Attitude: This mind-body factor is strongly correlated with good health and long life. Centenarians manage stress well, rather than internalizing it. They tend to be assertive and independent. Many of the women have never married. Centenarians tend to have good senses of humor.
Genetics: This makes the list, even though studies show that mind-body factors override genetic influences when it comes to health.
Exercise: Living to a healthy old age is never correlated with exercise, but scientists believe in lifestyle factors so blindly that they ignore evidence that contradicts their convictions.
Interests: This mind-body factor is strongly correlated with enhanced health and long life. Many centenarians have a cause they are passionate about or strong connections to community.
Nutrition: Diet seems to have nothing to do with living to 100, but it is too much a part of our health brainwashing to abandon just because evidence doesn’t support it.
Get Rid of Smoking: There are centenarians who smoke. Not everyone who smokes dies early. And it is a fact that possessing an abundance of beneficial mind-body factors like an optimistic attitude and strong social ties has been shown to mitigate all detrimental lifestyle factors.

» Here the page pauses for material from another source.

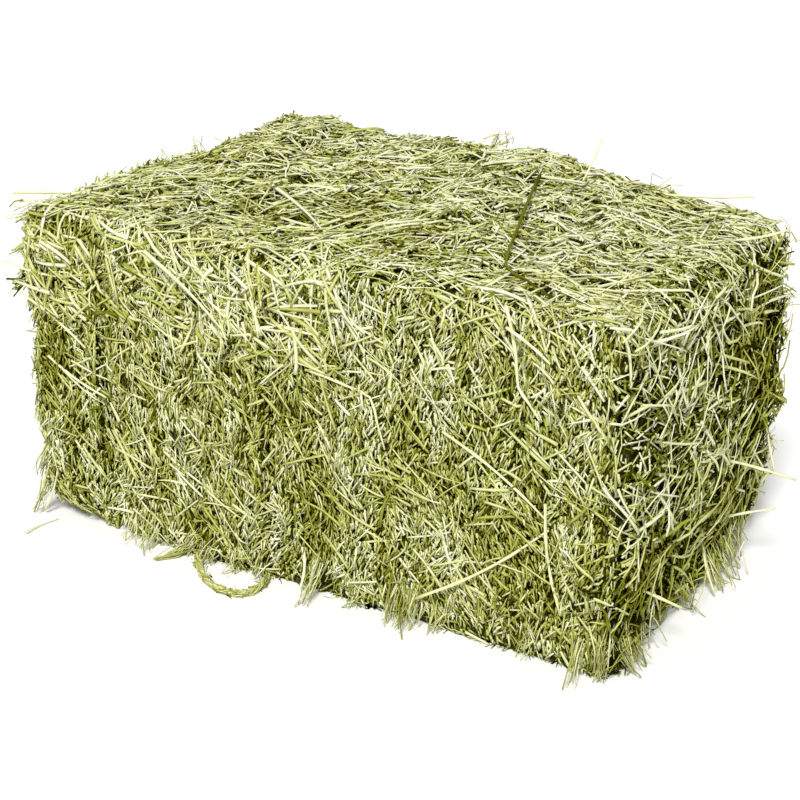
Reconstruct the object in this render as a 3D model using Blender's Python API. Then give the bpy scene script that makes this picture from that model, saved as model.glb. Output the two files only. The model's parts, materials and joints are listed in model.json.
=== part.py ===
"""A small square hay bale: nine pressed flakes, two baling twines and loose stalks.

The bale rests on its underside. +X runs along its length, -Y is the side trimmed by
the baler's knife and +Z is up. The origin is under the middle of everything.
"""

import math
import random

import bmesh
import bpy
from mathutils import Matrix, Vector, noise
from mathutils.bvhtree import BVHTree

# The pressed block, in metres
BALE_LENGTH = 0.800
BALE_DEPTH = 0.460
BALE_HEIGHT = 0.405

# Relative thickness of each flake, from the left end to the right end
FLAKE_SHARES = (1.15, 0.95, 0.85, 0.95, 1.05, 0.98, 0.95, 0.95, 1.17)
FLAKE_GAP = 0.0008
SEAM_TILT = 0.035
SEAM_DEPTH = 0.007
SEAM_TURN = 2.3
SEAM_SWAY = 0.45
SEAM_SQUARE = 0.98

# Where a flake is divided across its thickness, as shares of it
THICKNESS_CUTS = (0.14, 0.5, 0.86)
GRID_STEP = 0.041
SIDE_MARGIN = 0.020
FOOT_MARGIN = 0.014
ON_SEAM = 1e-4
BESIDE_SEAM = 0.1

# Rounding of the long edges and of the four upright corners
BOTTOM_RADIUS = 0.014
TOP_RADIUS = 0.022
END_RADIUS = 0.026

# The left front foot is worn round and stands a little off the ground
WORN_RADIUS = 0.030
WORN_REACH = 0.210
WORN_LIFT = 0.027

# The hay has sprung up along the back of the top, but not towards the right end
TOP_RISE = 0.034
TOP_RISE_START = 0.040
TOP_RISE_RUN = 0.055
TOP_RISE_STOP = 0.070
TOP_RISE_FADE = 0.300
TOP_FALL = 0.004
TOP_FALL_RUN = 0.100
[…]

Studies that consider the affect of mind-body factors on health always find that they have more influence than genes, diet, or exercise. This is revealed despite the fact that science hardly knows how to study mind-body factors. In the first place, it’s not fashionable to study them, so there’s little money offered to encourage such exploration. Then there’s the "not quantifiable" problem: how do you count something that seems so unscientifically vague when compared to counting servings of fruits and vegetables or sequencing DNA? And the worst part for someone trying to write a research proposal: what exactly are you trying to count, anyway? Since science doesn’t understand the mind-body connection, they can’t figure out what the active ingredient is that they are stalking. If you can’t come up with a hypothesis to investigate, how can you do a study?

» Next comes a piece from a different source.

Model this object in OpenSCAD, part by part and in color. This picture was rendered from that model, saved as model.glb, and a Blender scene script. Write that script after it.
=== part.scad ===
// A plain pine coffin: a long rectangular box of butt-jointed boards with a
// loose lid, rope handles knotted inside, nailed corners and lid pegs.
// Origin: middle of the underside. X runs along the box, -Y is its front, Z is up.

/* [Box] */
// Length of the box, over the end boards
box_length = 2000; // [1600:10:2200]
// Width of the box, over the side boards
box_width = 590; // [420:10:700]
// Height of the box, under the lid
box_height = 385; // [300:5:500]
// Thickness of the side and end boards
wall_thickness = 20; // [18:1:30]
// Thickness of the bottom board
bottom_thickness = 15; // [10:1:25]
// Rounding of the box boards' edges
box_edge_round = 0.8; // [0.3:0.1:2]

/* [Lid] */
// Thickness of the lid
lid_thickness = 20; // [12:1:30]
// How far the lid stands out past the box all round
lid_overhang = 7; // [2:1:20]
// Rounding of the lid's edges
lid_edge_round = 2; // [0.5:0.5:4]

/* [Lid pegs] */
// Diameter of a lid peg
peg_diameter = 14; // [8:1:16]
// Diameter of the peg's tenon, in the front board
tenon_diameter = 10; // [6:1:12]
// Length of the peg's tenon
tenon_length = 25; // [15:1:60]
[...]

Genetic theory has everything mind-body theories lack. It’s sexy because it’s so cutting edge and technical. That and the fashionable factor add up to easy grant money for studies. It’s definitely quantifiable—just let the computer compare DNA until it finds uncommon matches. And even though researchers don’t have a clue what they’re looking for or seeing, genetic theory says that whatever they find in the way of unusual matching sequences is what they were looking for.

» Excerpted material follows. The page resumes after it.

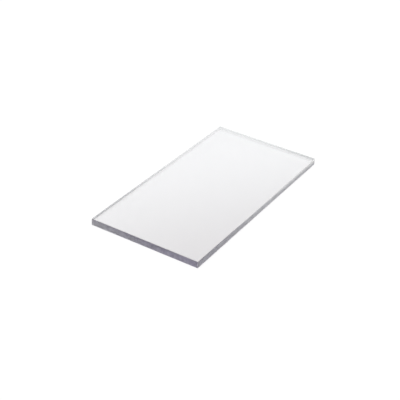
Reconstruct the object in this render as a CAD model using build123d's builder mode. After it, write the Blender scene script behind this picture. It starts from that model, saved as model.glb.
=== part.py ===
from build123d import *
import os

# One rectangle of clear, solid polycarbonate sheet, sawn square and lying flat.
# The origin is the middle of the lower face: X runs along the length, Y across the width.

# The stock that the piece was sawn from
sheet_thickness = 6.0

# The rectangle between the saw cuts
cut_length = 200.0
cut_width = 100.0

# What a scraper takes off after sawing: the upright corners, and the arris along both faces
corner_radius = 0.5
arris = 0.3

with BuildPart() as sheet:
    with BuildSketch(Plane.XY) as outline:
        Rectangle(cut_length, cut_width)
        fillet(outline.vertices(), radius=corner_radius)
    extrude(amount=sheet_thickness)

    lower_face, upper_face = sheet.faces().filter_by(Axis.Z).sort_by(Axis.Z)
    chamfer(lower_face.edges() + upper_face.edges(), length=arris)

sheet.part.label = "sheet"

os.makedirs("parts", exist_ok=True)
export_step(sheet.part, "parts/sheet.step")
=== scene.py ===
import math

import bpy
from mathutils import Matrix, Vector


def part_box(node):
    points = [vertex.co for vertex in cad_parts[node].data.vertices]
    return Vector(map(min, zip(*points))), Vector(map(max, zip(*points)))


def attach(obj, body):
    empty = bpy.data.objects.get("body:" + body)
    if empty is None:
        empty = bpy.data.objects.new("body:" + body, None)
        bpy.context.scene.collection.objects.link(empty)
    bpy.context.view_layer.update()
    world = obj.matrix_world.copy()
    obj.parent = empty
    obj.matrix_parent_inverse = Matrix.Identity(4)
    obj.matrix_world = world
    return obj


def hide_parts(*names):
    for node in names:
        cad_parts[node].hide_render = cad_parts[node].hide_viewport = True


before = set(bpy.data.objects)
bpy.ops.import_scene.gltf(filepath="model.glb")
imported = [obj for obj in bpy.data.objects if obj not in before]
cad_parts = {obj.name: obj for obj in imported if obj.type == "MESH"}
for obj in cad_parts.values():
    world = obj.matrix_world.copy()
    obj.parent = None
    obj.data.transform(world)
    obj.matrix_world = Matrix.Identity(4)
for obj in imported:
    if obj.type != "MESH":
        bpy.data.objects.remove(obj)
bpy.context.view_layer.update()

# Lengths are in metres, angles in degrees, and the lens and its sensor in millimetres.
# X runs along the sheet's length, Y across its width, Z up.
MM = 0.001

# The sheet's size, from the solid that it stands for
low, high = (Vector(corner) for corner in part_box("sheet"))
LENGTH, WIDTH, THICKNESS = high - low
MIDDLE = (low + high) / 2
ENDS = LENGTH / 2
SIDES = WIDTH / 2

# The upright corners, eased to a round
CORNER_RADIUS = 0.5 * MM
CORNER_STEPS = 4
CORNER_PROFILE = 0.5
CORNER_REACH = 2 * CORNER_RADIUS

# The arrises that a scraper took off. Two of the lower ones were spared
ARRIS = 0.3 * MM
ARRIS_SPARED = 0.1 * MM
ARRIS_WANDER = 0.12 * MM
WANDER_SIZE = 12 * MM
WANDER_OCTAVES = 1

# How near two places are that count as one
TOUCH = 0.01 * MM

# How finely the cut faces are divided, so that they can carry the saw's marks
MARK_STRETCH = 4 * MM
MARK_COLUMN = 0.16 * MM
MARK_ROWS = 5

# The ridges that the teeth left
TOOTH_PITCH = 1.3 * MM
TOOTH_DEPTH = 0.02 * MM
TOOTH_SLANT = 0.25
TOOTH_WANDER = 2.5
TOOTH_WANDER_SIZE = 6.0

# Blender's band texture turns through this many radians in one unit of length
BAND_TURN = 10

# The finer chatter over the ridges, which is drawn out upwards
CHATTER_SIZE = 0.7 * MM
CHATTER_STRETCH = 14.0
CHATTER_DEPTH = 0.03 * MM
CHATTER_OCTAVES = 2

# How far inside the four sides a place counts as cut, as scraped, and as being on one side
CUT_FULL, CUT_NONE = 0.8 * ARRIS, 1.2 * ARRIS
SCRAPED_NONE, SCRAPED_FULL = 0.15 * ARRIS, 0.35 * ARRIS
SIDE_FULL, SIDE_NONE = 1.2 * ARRIS, 1.6 * ARRIS

# Cloudy noise: how many sizes of grain it has, and its middle value
NOISE_DETAIL = 2.0
NOISE_MIDDLE = 0.5

# The smears that the saw left, how far they shift a tint, and how much darker the upper half of the
# left end is made
SMEAR_SIZE = 2.5 * MM
SMEAR_STRETCH = 3.0
SMEAR_SHARE = 1.2
LEFT_TOP_DARKENING = 0.45

# The painted shade along a cut: how far it reaches from the near corner, and how much of it comes
# back towards the right end
SHADE_REACH = 120 * MM
EXIT_SHADE = 0.55

# The fine upright lines, which are too close together to be modelled
LINE_SIZE = 0.35 * MM
LINE_STRETCH = 25.0
LINE_DEPTH = 0.02 * MM
LINE_STRENGTH = 1.0

# How rough each surface is, and how much more so in a smear
FACE_ROUGH = 0.015
SAWN_ROUGH = 0.42
SAWN_SMEAR = 0.06
RUBBED_ROUGH = 0.03
FROST_ROUGH = 0.50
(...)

Research that concludes genes are the key to health and long life springs from and feeds the cultural assumption that health, like winning the lottery, is a matter of chance: you either inherited the good stuff or you didn’t. According to this view of life, health is not in your hands, it is in the hands of fate. This dovetails perfectly with the scientific worldview that we live in a meaningless universe ruled by chance. That belief, by the way, is not health promoting.
The most intriguing aspect of the news story about a possible genetic link to longevity can be found in this comment: "The differing lifestyles and unpredictable fates of older people have created a mystery for those seeking to understand what makes for a long life. Some seniors have kept meticulously healthy lives and then died in their 70s of natural causes. Others eat without caution, drink, smoke, never exercise, but live to 100."
To the student of mind-body health, this is not a mystery; it is part of the answer. The source of the fountain of aging well is not to be found by adding up the details of a life or by decoding our DNA. Longevity is not the result of a genetic crapshoot, nor is it the product of a lifetime dedicated to following health rules. The mind-body perspective on longevity only keeps two letters of the AGING acronym: Attitude and Interests. With that information, there’s no need to wait for science to cook up some fancy anti-aging therapy. You’ve already got the recipe.